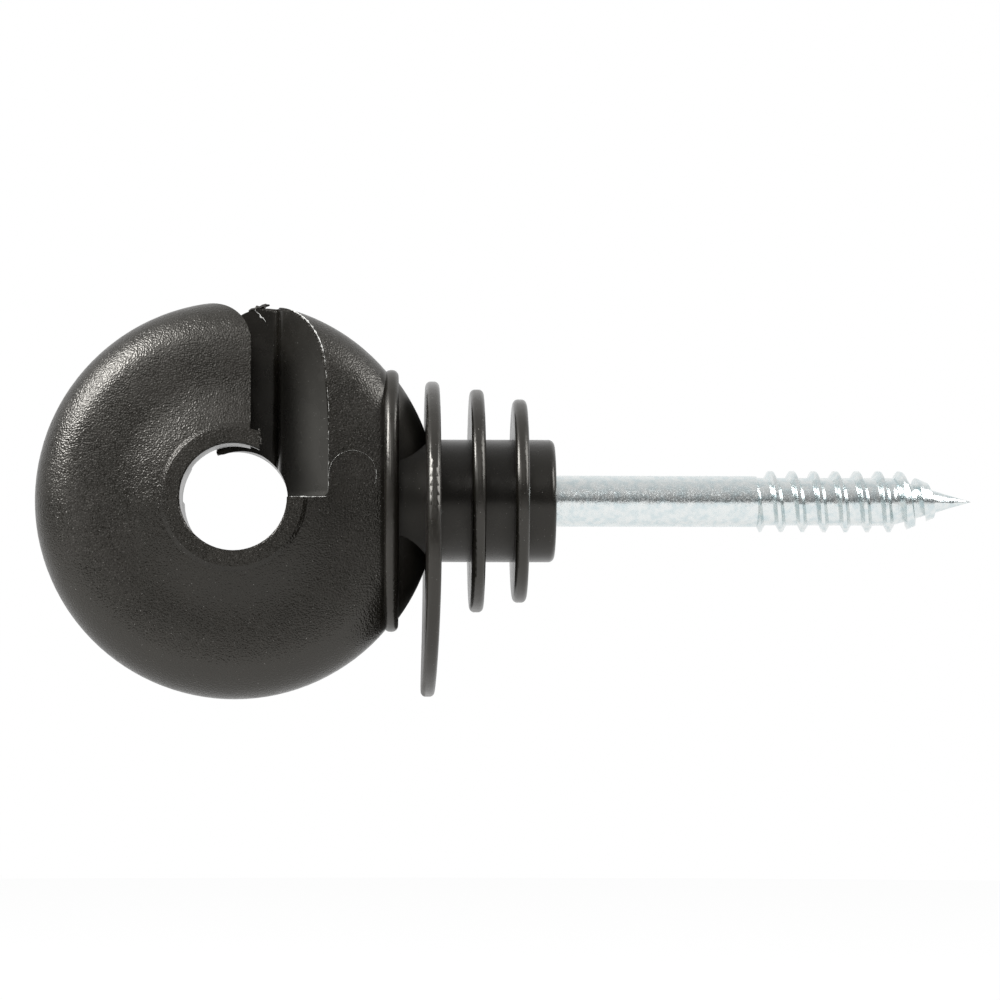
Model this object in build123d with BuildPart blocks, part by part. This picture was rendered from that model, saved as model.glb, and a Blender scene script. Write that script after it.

-.-.-

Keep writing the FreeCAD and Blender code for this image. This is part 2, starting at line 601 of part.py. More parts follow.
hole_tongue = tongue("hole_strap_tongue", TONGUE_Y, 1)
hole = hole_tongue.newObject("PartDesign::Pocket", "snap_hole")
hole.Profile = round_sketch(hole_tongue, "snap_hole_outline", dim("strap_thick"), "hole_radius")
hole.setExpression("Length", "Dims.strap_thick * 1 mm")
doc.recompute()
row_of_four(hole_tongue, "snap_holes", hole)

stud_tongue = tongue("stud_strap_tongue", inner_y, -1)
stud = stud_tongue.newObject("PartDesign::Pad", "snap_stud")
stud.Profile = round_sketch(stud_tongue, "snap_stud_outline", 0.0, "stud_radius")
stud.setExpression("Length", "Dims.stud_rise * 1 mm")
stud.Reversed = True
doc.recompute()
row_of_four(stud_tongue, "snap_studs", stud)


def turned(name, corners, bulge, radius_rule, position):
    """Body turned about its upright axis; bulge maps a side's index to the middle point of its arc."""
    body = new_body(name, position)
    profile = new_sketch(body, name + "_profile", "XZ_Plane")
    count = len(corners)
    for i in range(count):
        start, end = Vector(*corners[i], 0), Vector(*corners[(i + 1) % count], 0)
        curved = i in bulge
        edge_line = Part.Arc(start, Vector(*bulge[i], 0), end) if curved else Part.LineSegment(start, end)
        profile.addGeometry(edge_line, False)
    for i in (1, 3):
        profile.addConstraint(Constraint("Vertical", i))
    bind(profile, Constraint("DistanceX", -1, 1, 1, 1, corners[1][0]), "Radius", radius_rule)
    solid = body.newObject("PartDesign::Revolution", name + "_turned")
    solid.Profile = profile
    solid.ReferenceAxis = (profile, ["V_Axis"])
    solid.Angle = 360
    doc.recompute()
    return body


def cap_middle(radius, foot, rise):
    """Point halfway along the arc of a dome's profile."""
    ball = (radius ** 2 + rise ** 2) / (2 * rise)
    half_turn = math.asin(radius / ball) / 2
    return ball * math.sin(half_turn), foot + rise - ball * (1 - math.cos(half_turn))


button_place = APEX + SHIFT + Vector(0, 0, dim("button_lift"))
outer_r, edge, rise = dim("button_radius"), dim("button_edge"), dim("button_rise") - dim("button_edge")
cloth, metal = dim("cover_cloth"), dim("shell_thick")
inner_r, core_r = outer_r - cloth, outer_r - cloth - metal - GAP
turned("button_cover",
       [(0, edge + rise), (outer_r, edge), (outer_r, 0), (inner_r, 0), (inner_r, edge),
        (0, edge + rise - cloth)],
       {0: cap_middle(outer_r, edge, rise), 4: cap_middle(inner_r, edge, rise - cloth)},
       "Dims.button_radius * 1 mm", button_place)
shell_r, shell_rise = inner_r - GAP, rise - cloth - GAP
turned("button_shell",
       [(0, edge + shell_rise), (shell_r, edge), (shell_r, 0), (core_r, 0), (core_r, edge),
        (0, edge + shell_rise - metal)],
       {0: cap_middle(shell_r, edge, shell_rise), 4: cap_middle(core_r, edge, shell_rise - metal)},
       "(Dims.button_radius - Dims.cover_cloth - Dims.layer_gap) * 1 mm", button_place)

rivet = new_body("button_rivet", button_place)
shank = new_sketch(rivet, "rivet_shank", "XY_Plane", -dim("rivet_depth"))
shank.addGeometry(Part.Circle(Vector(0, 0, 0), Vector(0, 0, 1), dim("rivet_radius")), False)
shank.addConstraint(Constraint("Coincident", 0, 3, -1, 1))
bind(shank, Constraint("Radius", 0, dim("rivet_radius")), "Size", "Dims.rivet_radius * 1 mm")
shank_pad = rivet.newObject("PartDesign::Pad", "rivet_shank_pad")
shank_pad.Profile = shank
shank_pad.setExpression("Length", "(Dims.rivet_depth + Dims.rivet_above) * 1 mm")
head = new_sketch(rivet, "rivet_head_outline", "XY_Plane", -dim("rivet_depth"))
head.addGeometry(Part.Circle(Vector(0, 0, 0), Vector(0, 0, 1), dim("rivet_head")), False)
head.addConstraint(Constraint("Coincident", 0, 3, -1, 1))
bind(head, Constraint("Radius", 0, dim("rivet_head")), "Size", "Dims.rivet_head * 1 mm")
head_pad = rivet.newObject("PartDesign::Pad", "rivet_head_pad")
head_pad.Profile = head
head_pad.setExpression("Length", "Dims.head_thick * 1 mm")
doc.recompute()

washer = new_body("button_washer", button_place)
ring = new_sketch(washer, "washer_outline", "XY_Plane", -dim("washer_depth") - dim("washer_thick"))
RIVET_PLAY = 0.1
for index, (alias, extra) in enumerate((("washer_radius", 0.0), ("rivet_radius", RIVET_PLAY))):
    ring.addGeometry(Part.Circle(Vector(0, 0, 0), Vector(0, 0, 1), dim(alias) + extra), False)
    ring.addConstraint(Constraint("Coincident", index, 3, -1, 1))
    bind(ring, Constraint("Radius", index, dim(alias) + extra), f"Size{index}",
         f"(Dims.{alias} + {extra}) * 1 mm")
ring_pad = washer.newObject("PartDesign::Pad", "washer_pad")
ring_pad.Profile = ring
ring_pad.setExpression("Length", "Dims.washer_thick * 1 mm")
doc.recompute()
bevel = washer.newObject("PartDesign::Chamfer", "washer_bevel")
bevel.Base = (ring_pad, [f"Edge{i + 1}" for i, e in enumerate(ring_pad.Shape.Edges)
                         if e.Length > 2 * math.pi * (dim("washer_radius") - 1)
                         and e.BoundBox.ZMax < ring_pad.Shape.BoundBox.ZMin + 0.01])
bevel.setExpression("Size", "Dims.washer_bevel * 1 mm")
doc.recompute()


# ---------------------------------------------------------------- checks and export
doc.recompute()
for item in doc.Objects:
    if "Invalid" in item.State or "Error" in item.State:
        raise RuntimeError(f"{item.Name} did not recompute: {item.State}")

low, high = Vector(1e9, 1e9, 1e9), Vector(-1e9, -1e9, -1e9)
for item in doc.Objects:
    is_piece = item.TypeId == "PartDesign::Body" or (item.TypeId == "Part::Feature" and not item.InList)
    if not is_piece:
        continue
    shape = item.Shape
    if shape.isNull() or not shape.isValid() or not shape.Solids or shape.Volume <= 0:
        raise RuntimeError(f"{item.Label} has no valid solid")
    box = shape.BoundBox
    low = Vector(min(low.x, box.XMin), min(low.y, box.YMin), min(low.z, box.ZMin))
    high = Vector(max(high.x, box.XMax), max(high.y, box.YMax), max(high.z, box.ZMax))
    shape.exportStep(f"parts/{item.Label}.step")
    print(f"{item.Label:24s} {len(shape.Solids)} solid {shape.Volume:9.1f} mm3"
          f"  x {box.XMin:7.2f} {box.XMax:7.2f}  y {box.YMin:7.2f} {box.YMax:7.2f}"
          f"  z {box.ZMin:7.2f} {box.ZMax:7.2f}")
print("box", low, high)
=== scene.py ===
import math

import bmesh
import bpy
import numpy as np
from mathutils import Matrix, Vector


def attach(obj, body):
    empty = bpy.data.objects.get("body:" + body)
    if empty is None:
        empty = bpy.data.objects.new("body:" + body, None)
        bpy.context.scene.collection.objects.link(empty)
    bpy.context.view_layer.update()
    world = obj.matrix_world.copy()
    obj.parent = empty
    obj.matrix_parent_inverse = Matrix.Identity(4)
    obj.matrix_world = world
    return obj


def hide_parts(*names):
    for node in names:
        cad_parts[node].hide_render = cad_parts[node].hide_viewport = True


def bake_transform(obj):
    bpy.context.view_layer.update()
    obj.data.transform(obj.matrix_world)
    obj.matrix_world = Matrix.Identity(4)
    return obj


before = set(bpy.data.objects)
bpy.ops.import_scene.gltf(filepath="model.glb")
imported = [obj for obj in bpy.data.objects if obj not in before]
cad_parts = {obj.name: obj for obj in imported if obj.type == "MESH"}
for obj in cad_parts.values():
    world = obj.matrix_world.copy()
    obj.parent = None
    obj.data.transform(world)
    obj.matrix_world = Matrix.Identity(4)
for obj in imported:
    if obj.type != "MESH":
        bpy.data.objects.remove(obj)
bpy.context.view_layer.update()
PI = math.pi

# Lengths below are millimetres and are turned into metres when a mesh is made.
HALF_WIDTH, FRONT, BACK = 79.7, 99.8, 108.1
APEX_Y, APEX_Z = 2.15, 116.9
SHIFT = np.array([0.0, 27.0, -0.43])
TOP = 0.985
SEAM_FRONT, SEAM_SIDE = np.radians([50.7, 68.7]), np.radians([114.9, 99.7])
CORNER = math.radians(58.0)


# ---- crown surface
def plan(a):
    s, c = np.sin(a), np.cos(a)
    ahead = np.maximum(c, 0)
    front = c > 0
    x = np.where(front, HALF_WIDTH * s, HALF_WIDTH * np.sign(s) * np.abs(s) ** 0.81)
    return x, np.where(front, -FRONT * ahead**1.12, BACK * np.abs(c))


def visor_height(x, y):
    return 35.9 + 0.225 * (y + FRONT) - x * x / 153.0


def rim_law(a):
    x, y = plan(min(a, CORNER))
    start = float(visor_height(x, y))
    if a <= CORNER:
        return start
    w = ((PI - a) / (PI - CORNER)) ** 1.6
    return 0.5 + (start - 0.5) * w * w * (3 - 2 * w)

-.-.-

SET EXERCISE: Look back at the entries above and repeat, unchanged, every line from the line holding "shape = item.Shape" through the line holding "in imported if".

SOLUTION TO THIS EXERCISE:
    shape = item.Shape
    if shape.isNull() or not shape.isValid() or not shape.Solids or shape.Volume <= 0:
        raise RuntimeError(f"{item.Label} has no valid solid")
    box = shape.BoundBox
    low = Vector(min(low.x, box.XMin), min(low.y, box.YMin), min(low.z, box.ZMin))
    high = Vector(max(high.x, box.XMax), max(high.y, box.YMax), max(high.z, box.ZMax))
    shape.exportStep(f"parts/{item.Label}.step")
    print(f"{item.Label:24s} {len(shape.Solids)} solid {shape.Volume:9.1f} mm3"
          f"  x {box.XMin:7.2f} {box.XMax:7.2f}  y {box.YMin:7.2f} {box.YMax:7.2f}"
          f"  z {box.ZMin:7.2f} {box.ZMax:7.2f}")
print("box", low, high)
=== scene.py ===
import math

import bmesh
import bpy
import numpy as np
from mathutils import Matrix, Vector


def attach(obj, body):
    empty = bpy.data.objects.get("body:" + body)
    if empty is None:
        empty = bpy.data.objects.new("body:" + body, None)
        bpy.context.scene.collection.objects.link(empty)
    bpy.context.view_layer.update()
    world = obj.matrix_world.copy()
    obj.parent = empty
    obj.matrix_parent_inverse = Matrix.Identity(4)
    obj.matrix_world = world
    return obj


def hide_parts(*names):
    for node in names:
        cad_parts[node].hide_render = cad_parts[node].hide_viewport = True


def bake_transform(obj):
    bpy.context.view_layer.update()
    obj.data.transform(obj.matrix_world)
    obj.matrix_world = Matrix.Identity(4)
    return obj


before = set(bpy.data.objects)
bpy.ops.import_scene.gltf(filepath="model.glb")
imported = [obj for obj in bpy.data.objects if obj not in before]
cad_parts = {obj.name: obj for obj in imported if obj.type == "MESH"}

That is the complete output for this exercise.